Barrera waited a few moments, until the Prince leapt in, off balance, and then grabbed Hamed’s right arm, put his hand around his neck in the closest approximation to a head-lock one could manage while wearing boxing gloves, and marched Hamed halfway across the ring before he slammed his face into the ring post. The crowd, seemingly at its apex roared even louder in their glory.

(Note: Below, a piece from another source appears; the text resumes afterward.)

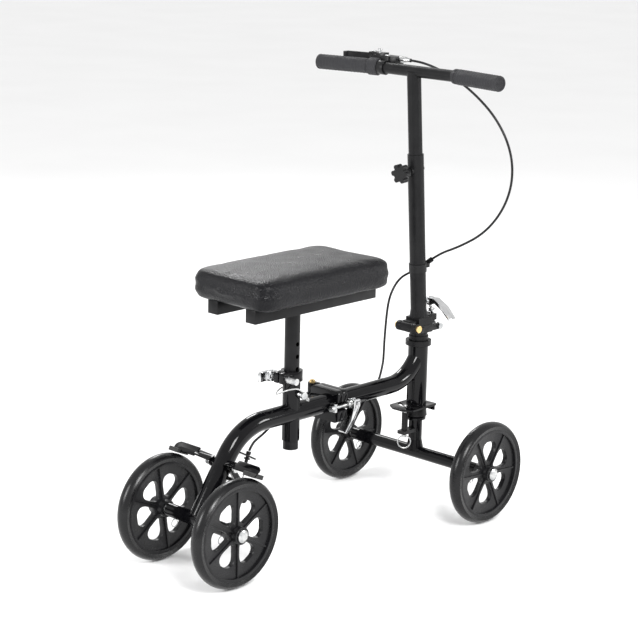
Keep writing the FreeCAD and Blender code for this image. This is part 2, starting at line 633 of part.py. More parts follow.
# ---------------------------------------------------------------- handlebar

BAR_X, BAR_Z = 257.0, float(dim.handlebar_height)
sweep = V(-26, 137, 0).normalize()
bar_turn = V(BAR_X, 95, BAR_Z)


def along_grip(side, distance):
    """A point on the swept end of the bar, measured from its bend."""
    place = bar_turn + sweep * distance
    return V(place.x, side * place.y, place.z)


bar_path = [along_grip(-1, 127), along_grip(-1, 0), along_grip(1, 0), along_grip(1, 127)]
bar_raw = bent("bar_blank", bar_path, [60, 60], dim.handlebar_radius, dim.handlebar_radius - dim.tube_wall)
node("handlebar_tube", bar_raw)
bar_core = rod(dim.handlebar_radius, (BAR_X, -40, BAR_Z), (BAR_X, 40, BAR_Z))
inner_low = stem(540)
inner_high = stem(BAR_Z)
inner_hollow = rod(dim.stem_inner_radius - 2, inner_low - UP, inner_high - UP * 8)
node("stem_inner_tube", cut(rod(dim.stem_inner_radius, inner_low, inner_high), bar_core, inner_hollow))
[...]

Though one point was deducted it was well worth it for the raging Barrera. He had reinvented himself, become a new and different fighter, but the force of will and greatness in him had remained intact. It was the kind of moment only seen in elite level prize-fighting, the ultimate exhibition of machismo and competitive greatness. He very well might have been disqualified, but that thing which made him a champion would never allow him to accept either a punch, or a show of disrespect without an answer. There was no possible other way Barrera could have responded – his identity as a Mexican and a champion precluded it. As much about national pride and the sacred codes of masculinity as it was about the fighters, it is the moment that captures what boxing means to Mexican fans.

Hamed had a different notion of what boxing means as an institution. Fighting more for flash and fortune, Hamed never recovered from his loss, the blow to his ego and his lack of fighting spirit making it easier to fade into retirement than to work for the sort of redemption and resurrection that have come to mark the storied and glorious career of Barrera, whom, long past all expectation, remains a champion.

And though it has never been definitively established, I like to believe certain ringside reports that said as Hamed offered to touch gloves after returning to the middle of the ring Barrera, notably refusing any show of sportsmanship or comity, asked the Prince, “quien es su padre?”